The representation of space, he says:

requires summing successive displacements in an allocentric (other-centered) framework, a framework in which the coordinates of locations other than that of the animal do not change as the animal moves. By summing successive small displacements (small changes in its location), the animal maintains a representation of its location in the allocentric framework. This representation makes it possible to record locations of places and objects of interest as it encounters them, thereby constructing a cognitive map of its experienced environment. Computational considerations make it likely that this representation is Cartesian and allocentric.

But in order to have a directive function, these representations of experienced locations must be vectors – ordered sets of magnitudes. And the organism accomplishes arithmetic with them.

A fundamental operation in navigation is computing courses to be run… Assuming that the vectors are Cartesian, the range and bearing are the modulus and angle of the difference between the destination vector and the current-location vector. This difference vector is the element-by-element differences between the two vectors. Thus, the representation of spatial location depends on the arithmetic processing of magnitudes.

Gallistel challenges the notion that time-interval experience is generated by an interval-timing mechanism, pointing out that

There is, however, a conceptual problem with this supposition: The ability to record the first occurrence of an interesting temporal interval would seem to require the starting of an infinite number of timers for each of the very large number of experienced events that might turn out to be “the start of something interesting”–or not

Instead, he proposes

that temporal intervals are derived from the representation of temporal locations, just as displacements (directed spatial intervals) are derived from differences in spatial locations. This, in turn leads to arithmetic operations on temporal vectors (see Gallistel, 1990, for details). Rats represent rates (numbers of events divided by the durations of the intervals over which they have been experienced) and combine them multiplicatively with reward magnitudes [9]. Both mice and adult human subjects represent the uncertainty in their estimates of elapsing durations (a probability distribution defined over a continuous variable) and discrete probability (the proportion between the number of trials of one kind and the number of trials of a different kind) can combine these two representations multiplicatively to estimate an optimal target time [1].

I found one of the most interesting parts of this discussion to be the one on closure.

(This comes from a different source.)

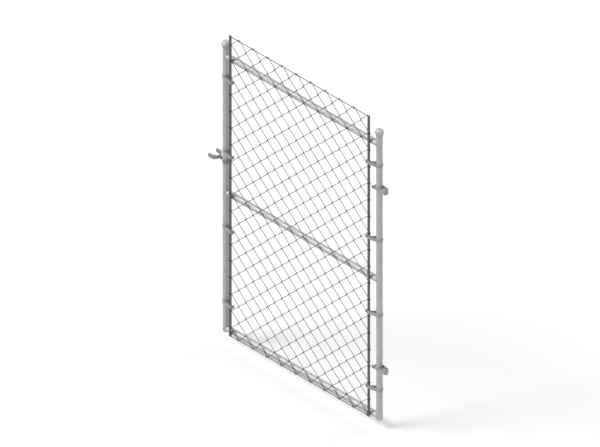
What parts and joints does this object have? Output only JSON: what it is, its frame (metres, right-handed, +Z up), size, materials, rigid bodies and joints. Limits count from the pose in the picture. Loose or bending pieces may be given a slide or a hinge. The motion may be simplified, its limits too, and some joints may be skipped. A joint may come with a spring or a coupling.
{
  "type": "chain link walk gate leaf",
  "caption": "Tube frame gate leaf with woven diamond wire fabric, tension bars and bands, dome caps, hinge eyes on pins and a lifting fork latch.",
  "frame": {"origin": "centre of the flat underside of the lower hinge pin's foot, on the swing axis", "axes": "+Z up along the swing axis, -X along the gate from the hinges to the latch, -Y towards the side that carries the wire fabric"},
  "size_m": [1.2385, 0.061, 1.84],
  "materials": {
    "frame_tube": "galvanised, faint spangle",
    "cap_casting": "cast, satin",
    "woven_wire": "weathered galvanised wire, dark grey",
    "tension_wire": "weathered galvanised wire, dark grey",
    "flat_bar": "weathered galvanised flat bar, dark grey",
    "pressed_strap": "galvanised strap",
    "latch_steel": "galvanised plate",
    "pin_steel": "plated pin"
  },
  "bodies": {
    "pintles": {"lower_pintle": "pin_steel", "upper_pintle": "pin_steel"},
    "leaf": {"latch_stile": "frame_tube", "hinge_stile": "frame_tube", "bottom_rail": "frame_tube", "middle_rail": "frame_tube", "top_rail": "frame_tube", "latch_stile_cap": "cap_casting", "hinge_stile_cap": "cap_casting", "chain_link_fabric": "woven_wire", "bottom_tension_wire": "tension_wire", "top_tension_wire": "tension_wire", "latch_side_tension_bar": "flat_bar", "hinge_side_tension_bar": "flat_bar", "latch_side_band_1": "pressed_strap", "latch_side_band_2": "pressed_strap", "latch_side_band_3": "pressed_strap", "latch_side_band_4": "pressed_strap", "hinge_side_band_1": "pressed_strap", "hinge_side_band_2": "pressed_strap", "hinge_side_band_3": "pressed_strap", "hinge_side_band_4": "pressed_strap", "latch_collar": "pressed_strap", "latch_pivot_pin": "latch_steel", "lower_hinge_clamp": "pressed_strap", "upper_hinge_clamp": "pressed_strap"},
    "fork": {"latch_fork": "latch_steel"}
  },
  "joints": [
    {"name": "leaf_swing", "type": "hinge", "parent": "pintles", "child": "leaf", "pos_m": [0, 0, 0.0183], "axis": [0, 0, 1], "range_deg": [-90, 90]},
    {"name": "fork_lift", "type": "hinge", "parent": "leaf", "child": "fork", "pos_m": [-1.1595, 0, 0.7443], "axis": [0, 1, 0], "range_deg": [0, 90]}
  ]
}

Closure is an important constraint on the mechanism that implement arithmetic processing in the brain. Closure means that there are no inputs that crash the machine. Closure under subtraction requires that magnitudes have sign (direction), because otherwise entering a subtrahend greater than the minuend would crash the machine; it would not be able to produce a valid output. Rats learn directed (signed) temporal differences; they distinguish between whether the reward comes before or after the signal and they can integrate one directed difference with another [11].

I find this particularly interesting because it took us some time to find signed differences in our symbolic system of subtraction or even to recognize the significance of closure.

I’ll end this with his brief conclusion. Some of the details of these studies can be found in the linked pdf.

It seems likely that magnitudes (computable numbers) are used to represent the foundational abstractions of space, time, number, rate, and probability. The growing evidence for the arithmetic processing of the magnitudes in these different domains, together with the “unreasonable” efficacy of representations founded on arithmetic, suggests that there must be neural mechanisms that implement the arithmetic operations. Because the magnitudes in the different domains are interrelated–in for example, the representation of rate (numerosity divided by duration) or spatial density (numerosity divided by area)–it seems plausible to assume that the same mechanism is used to process the magnitudes underlying the representation of space, time and number. It should be possible to identify these neural mechanisms by their distinctive combinatorial signal processing in combination with the analytic constraint that numerosity 1 be represented by the multiplicative identity symbol is the system of symbols for representing magnitude.